## Instructions to follow
List the lines of this listing that hold the word "nodes".

——————

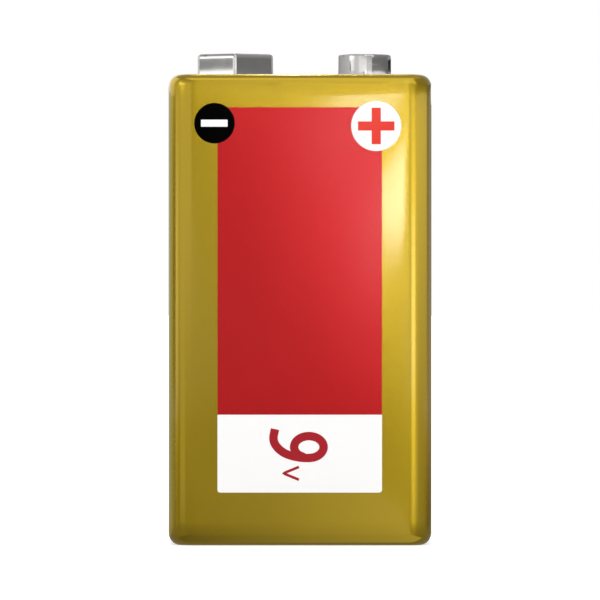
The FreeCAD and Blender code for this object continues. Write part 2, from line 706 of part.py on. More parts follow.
for cell_number, (cell_column, cell_row, cell_up) in enumerate(CELLS, start=1):
    parts += make_cell(cell_number, cell_column, cell_row, cell_up)

doc.recompute()

for item in doc.Objects:
    if "Invalid" in item.State or "Error" in item.State:
        raise RuntimeError(f"{item.Label} isn't valid: {item.State}")
for part in parts:
    if part.Shape.isNull() or not part.Shape.isValid() or len(part.Shape.Solids) != 1:
        raise RuntimeError(f"{part.Label} isn't one valid solid")

os.makedirs("parts", exist_ok=True)
for part in parts:
    part.Shape.exportStep(f"parts/{part.Label}.step")
print(len(parts), "parts written")
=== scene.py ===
# %% [markdown]
# # A nine volt battery in a gold printed jacket
# The CAD model gives the exact places of every part. This lesson dresses it: smooth sheet metal for the
# folded jacket and the two snap terminals, thin ink films for the print, and a soft studio round it.

# %% Load the frame
import json
import math

import bpy
import numpy as np
from mathutils import Euler, Matrix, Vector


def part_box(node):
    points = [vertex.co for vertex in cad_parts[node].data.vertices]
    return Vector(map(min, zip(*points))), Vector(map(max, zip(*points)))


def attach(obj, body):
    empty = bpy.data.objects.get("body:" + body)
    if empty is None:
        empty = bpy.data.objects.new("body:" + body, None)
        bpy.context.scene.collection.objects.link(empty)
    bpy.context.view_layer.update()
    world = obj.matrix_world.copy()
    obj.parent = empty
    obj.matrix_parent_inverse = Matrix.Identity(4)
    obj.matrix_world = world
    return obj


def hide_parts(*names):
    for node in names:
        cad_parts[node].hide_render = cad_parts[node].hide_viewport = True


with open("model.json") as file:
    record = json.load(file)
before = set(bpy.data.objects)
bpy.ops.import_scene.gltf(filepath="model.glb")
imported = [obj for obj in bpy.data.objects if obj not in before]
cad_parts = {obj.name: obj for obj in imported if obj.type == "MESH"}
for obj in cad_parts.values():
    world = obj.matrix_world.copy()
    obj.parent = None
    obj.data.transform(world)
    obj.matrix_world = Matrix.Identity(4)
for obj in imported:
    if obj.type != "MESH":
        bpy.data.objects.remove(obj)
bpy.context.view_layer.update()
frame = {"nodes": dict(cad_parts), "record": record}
MM = 0.001
scene = bpy.context.scene

# %% [markdown]
# ## Sizes
# The main sizes that the dressing shares with the solids are read from the CAD nodes, so these can't
# drift apart. All shapes below are worked out in millimetres and become metres when their mesh is made.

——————

## Output for this task
frame = {"nodes": dict(cad_parts), "record": record}
# The main sizes that the dressing shares with the solids are read from the CAD nodes, so these can't